Per spiegare l'ovvio: il sindaco ha ceduto al ricatto, lo ha ammesso pubblicamente ed ha pure ringraziato. Se è sì sgradevole evidenziare la debolezza altrui, lo ritengo necessario per spiegare ciò che segue.
La lega, mano ferma e sangue freddo, pretende dettagli: Quando? Quanto? Preme lo stivale sul petto dell'avversario a terra. L'empatia verso il prossimo è un sentimento antico, primitivo, incontrollabile: mi ritrovo a provare pena per il sindaco, a volerlo difendere. Non c'è ragione che giustifichi tanto abbietta umiliazione.

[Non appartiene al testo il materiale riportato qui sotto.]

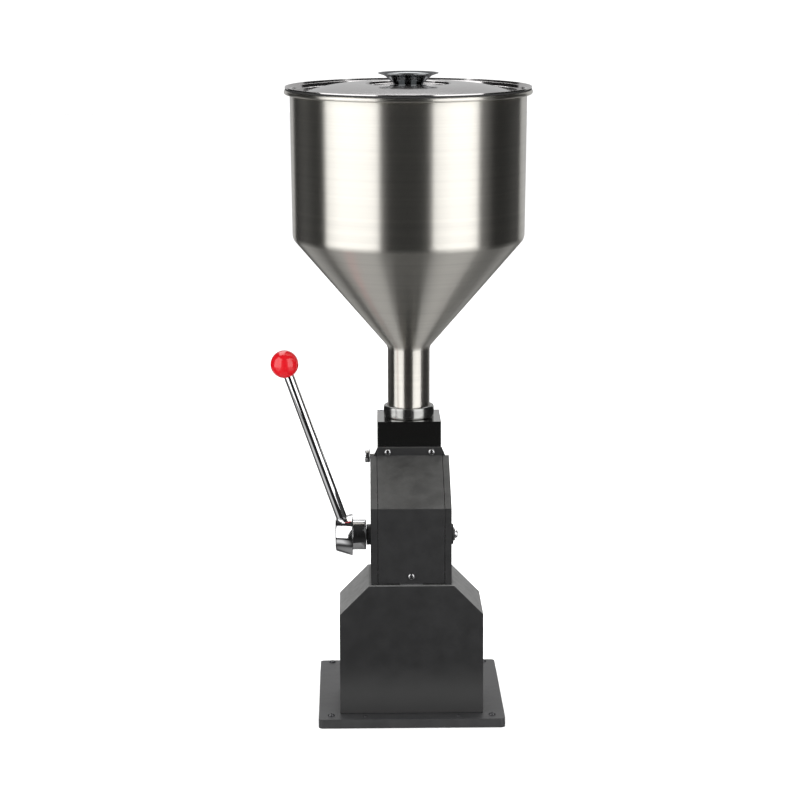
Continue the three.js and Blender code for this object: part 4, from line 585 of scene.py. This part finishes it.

Si apre il dibattito, tocca all'opposizione. Alle osservazioni politiche del caso, cioè sulla tenuta dell'amministrazione e susseguente (im)possibilità di governare, segue l'improvvida rivelazione delle proposte avanzate, segretamente, dal sindaco all'opposizione nei giorni più bui del suo mandato, quando temeva la definitiva defezione dei ranghi leghisti. S'infiamma di sdegno l'ala pidiellina, che sì gravi calunnie mai s'erano udite. Il prezzo richiesto dall'orgoglio, nelle parole dei più, non è mai troppo alto, se non si deve pagarlo: e così, dicono, se le accuse fossero vere, sarebbero state dimissioni. "Pinocchio!", sento urlare dietro di me.
L'ardimento
Il tafferuglio prosegue, nello sconcerto generale. Gli animi si infervorano, tanto che un virulento vicesindaco dichiara, dato che lo accusano di parlare senza che gli sia stato concesso, "io la parola me la prendo!". Il fulgido ardimento del virile vicesindaco mi rammenta all'istante di gloriosi giorni, quando la lassitudine borghese, che da sempre si fa scudo con norme infondate (io me ne frego!), svanì nell'alba gloriosa della gioventù italiana. Il momento catartico è, ahimé, rovinato dall'esplosione di indecorose, sguaiate urla da stadio - "buffone! buffone!" - in cui, mio malgrado, mi faccio trascinare, non comprendendo quanto suonino inopportune in sì grave circostanza. La delusione maggiore arriva però dal gagliardo vicesindaco. Pur volendo difendere, con sprezzo del pericolo, la patria dal cancro bolscevico (intento lodevole!), inciampa nei modi e l'azione necessaria si fà solo istigazione "vieni a dirmelo fuori, buffone".
Abbandono l'aula, frastornato, scoraggiato. Un senso di alienazione profondo da tutto e da tutti.